Author: Laura Amy Schlitz
Published: September 8, 2015
Reviewed By: Kim
Kim’s Rating: 4 stars
Today Miss Chandler gave me this beautiful book. I vow that I will never forget her kindness to me, and I will use this book as she told me to—that I will write in it with truth and refinement…But who could be refined living at Steeple Farm?
Fourteen-year-old Joan Skraggs, just like the heroines in her beloved novels, yearns for real life and true love. But what hope is there for adventure, beauty, or art on a hardscrabble farm in Pennsylvania where the work never ends? Over the summer of 1911, Joan pours her heart out into her diary as she seeks a new, better life for herself—because maybe, just maybe, a hired girl cleaning and cooking for six dollars a week can become what a farm girl could only dream of—a woman with a future.
Inspired by her grandmother’s journal, Newbery Medalist Laura Amy Schlitz brings her sharp wit and keen eye to early twentieth-century America in a comedic tour de force destined to become a modern classic. Joan’s journey from the muck of the chicken coop to the comforts of a society household in Baltimore (Electricity! Carpet sweepers! Sending out the laundry!) takes its reader on an exploration of feminism and housework, religion and literature, love and loyalty, cats, hats, bunions, and burns.
I did enjoy this book, mainly based on the relationships that Joan establishes throughout her experiences. This is essentially, a story about growing up in the early 20th century. I’ll admit that I thought Joan to be a little whiny, but she is only 14 and it wasn’t too annoying.

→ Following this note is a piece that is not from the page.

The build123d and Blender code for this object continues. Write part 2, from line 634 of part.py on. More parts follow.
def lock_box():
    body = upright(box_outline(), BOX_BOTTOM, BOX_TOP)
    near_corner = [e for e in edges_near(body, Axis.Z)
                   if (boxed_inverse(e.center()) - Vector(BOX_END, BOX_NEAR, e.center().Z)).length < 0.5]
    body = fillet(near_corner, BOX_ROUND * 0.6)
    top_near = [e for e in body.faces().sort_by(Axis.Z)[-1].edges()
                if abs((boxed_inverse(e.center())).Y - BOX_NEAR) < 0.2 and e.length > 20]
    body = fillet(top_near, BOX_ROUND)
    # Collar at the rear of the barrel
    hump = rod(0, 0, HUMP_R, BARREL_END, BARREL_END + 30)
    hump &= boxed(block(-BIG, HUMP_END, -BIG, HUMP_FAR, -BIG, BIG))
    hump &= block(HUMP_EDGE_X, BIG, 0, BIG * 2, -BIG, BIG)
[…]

I also liked the way that Schlitz tackled anti-Semitism. That’s not a very popular issue to take on but there was plenty of material from that time period!

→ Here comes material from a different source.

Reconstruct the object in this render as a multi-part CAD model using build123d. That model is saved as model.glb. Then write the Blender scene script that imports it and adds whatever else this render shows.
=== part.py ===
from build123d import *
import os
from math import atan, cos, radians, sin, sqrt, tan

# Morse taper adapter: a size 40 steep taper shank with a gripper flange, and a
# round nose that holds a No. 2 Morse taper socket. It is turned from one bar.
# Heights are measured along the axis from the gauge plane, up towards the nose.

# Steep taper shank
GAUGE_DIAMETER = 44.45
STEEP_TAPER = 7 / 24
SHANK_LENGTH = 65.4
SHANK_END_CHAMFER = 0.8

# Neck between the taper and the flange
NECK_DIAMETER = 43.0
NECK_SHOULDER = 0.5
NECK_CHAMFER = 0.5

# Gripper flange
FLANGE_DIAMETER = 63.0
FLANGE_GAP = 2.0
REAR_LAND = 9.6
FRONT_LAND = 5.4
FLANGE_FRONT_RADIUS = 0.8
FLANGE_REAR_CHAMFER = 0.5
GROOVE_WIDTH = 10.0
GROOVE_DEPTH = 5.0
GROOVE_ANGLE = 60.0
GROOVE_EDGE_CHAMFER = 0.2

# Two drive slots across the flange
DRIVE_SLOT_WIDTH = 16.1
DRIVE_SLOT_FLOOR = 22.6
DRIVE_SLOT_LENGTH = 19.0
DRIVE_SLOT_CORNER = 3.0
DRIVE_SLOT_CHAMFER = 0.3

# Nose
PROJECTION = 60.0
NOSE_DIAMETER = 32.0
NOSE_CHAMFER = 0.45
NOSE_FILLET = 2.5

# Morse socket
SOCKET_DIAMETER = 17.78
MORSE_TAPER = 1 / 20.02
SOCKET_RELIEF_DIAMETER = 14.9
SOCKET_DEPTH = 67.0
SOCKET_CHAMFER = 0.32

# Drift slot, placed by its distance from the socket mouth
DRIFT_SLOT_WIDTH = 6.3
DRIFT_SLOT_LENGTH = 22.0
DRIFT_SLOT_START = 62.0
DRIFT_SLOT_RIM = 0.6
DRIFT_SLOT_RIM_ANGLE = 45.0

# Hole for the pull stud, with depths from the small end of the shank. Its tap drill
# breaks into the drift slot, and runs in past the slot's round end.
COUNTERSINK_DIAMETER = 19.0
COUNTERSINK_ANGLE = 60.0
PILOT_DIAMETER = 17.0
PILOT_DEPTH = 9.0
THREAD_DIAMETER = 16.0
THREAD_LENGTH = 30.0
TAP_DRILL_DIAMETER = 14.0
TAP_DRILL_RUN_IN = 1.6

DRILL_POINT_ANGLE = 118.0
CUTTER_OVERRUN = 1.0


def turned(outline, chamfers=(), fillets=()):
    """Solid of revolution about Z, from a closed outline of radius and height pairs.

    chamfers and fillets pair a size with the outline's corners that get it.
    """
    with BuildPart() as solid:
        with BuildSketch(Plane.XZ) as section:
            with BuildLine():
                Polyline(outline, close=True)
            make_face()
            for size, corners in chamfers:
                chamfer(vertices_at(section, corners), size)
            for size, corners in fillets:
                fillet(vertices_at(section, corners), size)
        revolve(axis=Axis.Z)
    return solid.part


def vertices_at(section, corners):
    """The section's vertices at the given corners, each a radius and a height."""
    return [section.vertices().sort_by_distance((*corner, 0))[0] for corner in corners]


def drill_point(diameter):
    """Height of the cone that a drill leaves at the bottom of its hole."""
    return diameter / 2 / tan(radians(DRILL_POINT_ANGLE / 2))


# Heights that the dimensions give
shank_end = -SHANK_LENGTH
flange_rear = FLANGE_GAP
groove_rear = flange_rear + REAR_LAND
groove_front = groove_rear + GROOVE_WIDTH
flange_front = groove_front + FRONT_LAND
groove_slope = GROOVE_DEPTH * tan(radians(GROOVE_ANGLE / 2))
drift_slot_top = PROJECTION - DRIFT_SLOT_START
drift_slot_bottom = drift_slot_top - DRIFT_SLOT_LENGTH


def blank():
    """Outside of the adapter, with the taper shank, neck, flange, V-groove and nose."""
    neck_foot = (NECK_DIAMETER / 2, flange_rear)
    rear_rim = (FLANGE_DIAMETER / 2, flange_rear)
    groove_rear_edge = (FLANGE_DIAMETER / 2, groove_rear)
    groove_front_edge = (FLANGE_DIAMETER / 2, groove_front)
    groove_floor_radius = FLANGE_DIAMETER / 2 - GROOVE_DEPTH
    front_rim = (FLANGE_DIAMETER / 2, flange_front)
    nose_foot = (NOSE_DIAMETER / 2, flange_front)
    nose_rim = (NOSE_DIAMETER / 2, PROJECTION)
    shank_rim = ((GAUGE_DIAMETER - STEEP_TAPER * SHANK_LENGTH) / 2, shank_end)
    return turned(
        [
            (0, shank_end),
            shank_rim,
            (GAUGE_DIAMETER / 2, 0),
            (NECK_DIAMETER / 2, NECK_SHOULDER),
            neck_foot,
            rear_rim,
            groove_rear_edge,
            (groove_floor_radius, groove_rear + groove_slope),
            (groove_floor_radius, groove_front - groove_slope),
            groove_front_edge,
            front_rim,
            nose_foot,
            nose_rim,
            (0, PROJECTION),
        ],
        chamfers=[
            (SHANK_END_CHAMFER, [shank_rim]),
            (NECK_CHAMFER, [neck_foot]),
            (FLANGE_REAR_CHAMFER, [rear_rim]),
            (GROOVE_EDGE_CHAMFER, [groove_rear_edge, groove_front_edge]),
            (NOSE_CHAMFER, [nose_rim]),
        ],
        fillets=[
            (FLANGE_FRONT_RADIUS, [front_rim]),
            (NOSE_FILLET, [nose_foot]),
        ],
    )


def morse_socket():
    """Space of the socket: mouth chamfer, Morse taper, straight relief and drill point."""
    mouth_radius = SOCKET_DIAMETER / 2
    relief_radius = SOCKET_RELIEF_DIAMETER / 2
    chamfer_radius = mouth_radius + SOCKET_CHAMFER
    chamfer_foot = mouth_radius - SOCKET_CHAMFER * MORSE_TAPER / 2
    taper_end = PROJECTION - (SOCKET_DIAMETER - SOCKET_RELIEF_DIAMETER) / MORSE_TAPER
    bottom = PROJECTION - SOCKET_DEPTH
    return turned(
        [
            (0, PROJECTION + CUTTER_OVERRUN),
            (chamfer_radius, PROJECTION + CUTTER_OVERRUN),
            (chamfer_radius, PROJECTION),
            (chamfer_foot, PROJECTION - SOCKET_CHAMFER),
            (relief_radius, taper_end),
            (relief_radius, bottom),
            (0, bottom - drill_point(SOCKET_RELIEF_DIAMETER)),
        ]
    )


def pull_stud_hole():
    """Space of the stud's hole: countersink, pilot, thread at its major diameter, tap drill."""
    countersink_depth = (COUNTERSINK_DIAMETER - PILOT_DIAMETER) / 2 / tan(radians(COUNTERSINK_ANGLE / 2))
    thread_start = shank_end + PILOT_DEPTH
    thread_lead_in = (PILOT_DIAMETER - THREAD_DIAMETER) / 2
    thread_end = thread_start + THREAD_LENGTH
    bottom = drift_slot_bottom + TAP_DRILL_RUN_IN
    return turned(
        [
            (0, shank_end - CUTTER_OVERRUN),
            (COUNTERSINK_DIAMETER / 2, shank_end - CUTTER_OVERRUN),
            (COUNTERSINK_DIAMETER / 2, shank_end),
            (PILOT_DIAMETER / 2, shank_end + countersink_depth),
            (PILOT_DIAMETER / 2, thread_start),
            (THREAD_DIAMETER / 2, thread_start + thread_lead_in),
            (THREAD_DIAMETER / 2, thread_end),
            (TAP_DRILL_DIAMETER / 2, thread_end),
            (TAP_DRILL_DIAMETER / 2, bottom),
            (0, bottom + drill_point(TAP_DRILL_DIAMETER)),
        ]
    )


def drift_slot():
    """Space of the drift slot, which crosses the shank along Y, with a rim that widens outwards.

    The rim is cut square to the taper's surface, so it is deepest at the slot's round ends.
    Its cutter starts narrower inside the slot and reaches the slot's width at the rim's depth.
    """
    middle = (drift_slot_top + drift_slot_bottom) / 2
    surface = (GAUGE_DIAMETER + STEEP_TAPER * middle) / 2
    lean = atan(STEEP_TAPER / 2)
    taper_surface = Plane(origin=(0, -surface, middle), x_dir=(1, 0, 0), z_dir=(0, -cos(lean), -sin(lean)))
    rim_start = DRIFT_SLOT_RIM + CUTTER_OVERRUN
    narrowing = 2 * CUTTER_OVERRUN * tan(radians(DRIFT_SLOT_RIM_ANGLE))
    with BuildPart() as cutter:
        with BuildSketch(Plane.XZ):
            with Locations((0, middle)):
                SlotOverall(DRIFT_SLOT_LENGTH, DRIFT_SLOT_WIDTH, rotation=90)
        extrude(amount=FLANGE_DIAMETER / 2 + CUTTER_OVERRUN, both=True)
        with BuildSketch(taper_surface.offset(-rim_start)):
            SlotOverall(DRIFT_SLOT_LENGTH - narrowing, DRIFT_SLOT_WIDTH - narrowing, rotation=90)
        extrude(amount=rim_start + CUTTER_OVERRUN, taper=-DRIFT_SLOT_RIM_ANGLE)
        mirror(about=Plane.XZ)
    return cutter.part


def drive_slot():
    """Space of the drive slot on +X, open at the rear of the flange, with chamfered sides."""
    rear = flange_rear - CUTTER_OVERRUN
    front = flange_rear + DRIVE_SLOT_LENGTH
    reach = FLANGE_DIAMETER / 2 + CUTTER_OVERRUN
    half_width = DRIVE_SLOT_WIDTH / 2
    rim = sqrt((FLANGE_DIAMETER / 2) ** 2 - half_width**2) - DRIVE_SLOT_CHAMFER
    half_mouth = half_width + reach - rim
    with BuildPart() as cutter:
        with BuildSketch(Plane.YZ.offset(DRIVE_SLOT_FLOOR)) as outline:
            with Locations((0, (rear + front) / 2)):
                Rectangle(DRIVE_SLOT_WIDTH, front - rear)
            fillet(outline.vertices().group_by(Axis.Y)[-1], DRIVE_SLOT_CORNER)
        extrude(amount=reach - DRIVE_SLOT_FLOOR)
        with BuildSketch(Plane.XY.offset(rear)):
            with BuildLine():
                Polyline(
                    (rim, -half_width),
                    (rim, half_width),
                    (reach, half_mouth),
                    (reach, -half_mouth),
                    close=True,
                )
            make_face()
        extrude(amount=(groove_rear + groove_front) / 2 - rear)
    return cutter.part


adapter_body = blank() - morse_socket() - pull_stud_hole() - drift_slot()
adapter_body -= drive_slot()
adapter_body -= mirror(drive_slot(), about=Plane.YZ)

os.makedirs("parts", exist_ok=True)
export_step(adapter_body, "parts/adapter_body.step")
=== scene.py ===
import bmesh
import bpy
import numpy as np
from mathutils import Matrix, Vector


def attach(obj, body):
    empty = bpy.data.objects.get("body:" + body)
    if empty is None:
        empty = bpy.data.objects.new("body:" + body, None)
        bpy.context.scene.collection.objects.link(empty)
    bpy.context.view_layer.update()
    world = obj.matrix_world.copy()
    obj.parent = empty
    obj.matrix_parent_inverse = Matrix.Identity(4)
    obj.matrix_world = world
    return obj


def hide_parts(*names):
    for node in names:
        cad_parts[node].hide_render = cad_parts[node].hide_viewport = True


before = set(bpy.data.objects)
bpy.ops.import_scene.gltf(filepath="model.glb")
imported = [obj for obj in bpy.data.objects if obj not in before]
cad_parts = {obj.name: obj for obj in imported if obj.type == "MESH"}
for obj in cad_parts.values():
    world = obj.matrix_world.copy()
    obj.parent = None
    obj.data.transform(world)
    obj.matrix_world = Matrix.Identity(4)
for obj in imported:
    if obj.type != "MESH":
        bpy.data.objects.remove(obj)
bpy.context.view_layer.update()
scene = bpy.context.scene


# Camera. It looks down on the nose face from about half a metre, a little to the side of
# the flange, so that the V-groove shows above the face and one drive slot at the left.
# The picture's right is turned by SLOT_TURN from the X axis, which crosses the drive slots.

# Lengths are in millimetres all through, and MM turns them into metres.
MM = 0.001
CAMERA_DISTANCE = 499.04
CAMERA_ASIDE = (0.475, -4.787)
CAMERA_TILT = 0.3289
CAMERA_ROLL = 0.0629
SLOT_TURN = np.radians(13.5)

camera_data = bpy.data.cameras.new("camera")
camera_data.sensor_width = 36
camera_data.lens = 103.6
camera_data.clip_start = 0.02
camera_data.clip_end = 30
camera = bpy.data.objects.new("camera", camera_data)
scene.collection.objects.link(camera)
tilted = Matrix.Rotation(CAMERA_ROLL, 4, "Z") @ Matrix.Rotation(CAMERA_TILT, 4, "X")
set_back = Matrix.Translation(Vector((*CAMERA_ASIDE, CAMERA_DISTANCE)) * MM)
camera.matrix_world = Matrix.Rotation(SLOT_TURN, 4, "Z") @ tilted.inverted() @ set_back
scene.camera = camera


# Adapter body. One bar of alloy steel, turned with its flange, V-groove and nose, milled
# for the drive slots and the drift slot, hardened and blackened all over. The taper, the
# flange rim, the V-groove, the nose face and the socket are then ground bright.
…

She seemed to be very accurate with the personalities of people such as Mrs. Rosenbach and Malka. I ended up liking them the most. Malka is a crotchety old lady who knows how she likes things done and won’t tolerate any change or nonsense. Yet she still has a soft spot. Reading about her interactions with Joan and the Rosenbachs endeared her to me. And Mrs. Rosenbach handles every situation with grace, poise, and a steady moral compass. I really appreciate how Mr. Rosenbach encourages Joan’s love of learning and tries to hold his own children to a higher academic standard. Hardwork is also a central theme that I think would benefit certain generations who are far too entitled for their own good! All this to say that although the book is written in Joan’s own thoughts, I liked it for most of the characters aside from Joan! I recommend this to any teenager and anyone who enjoys historical fiction.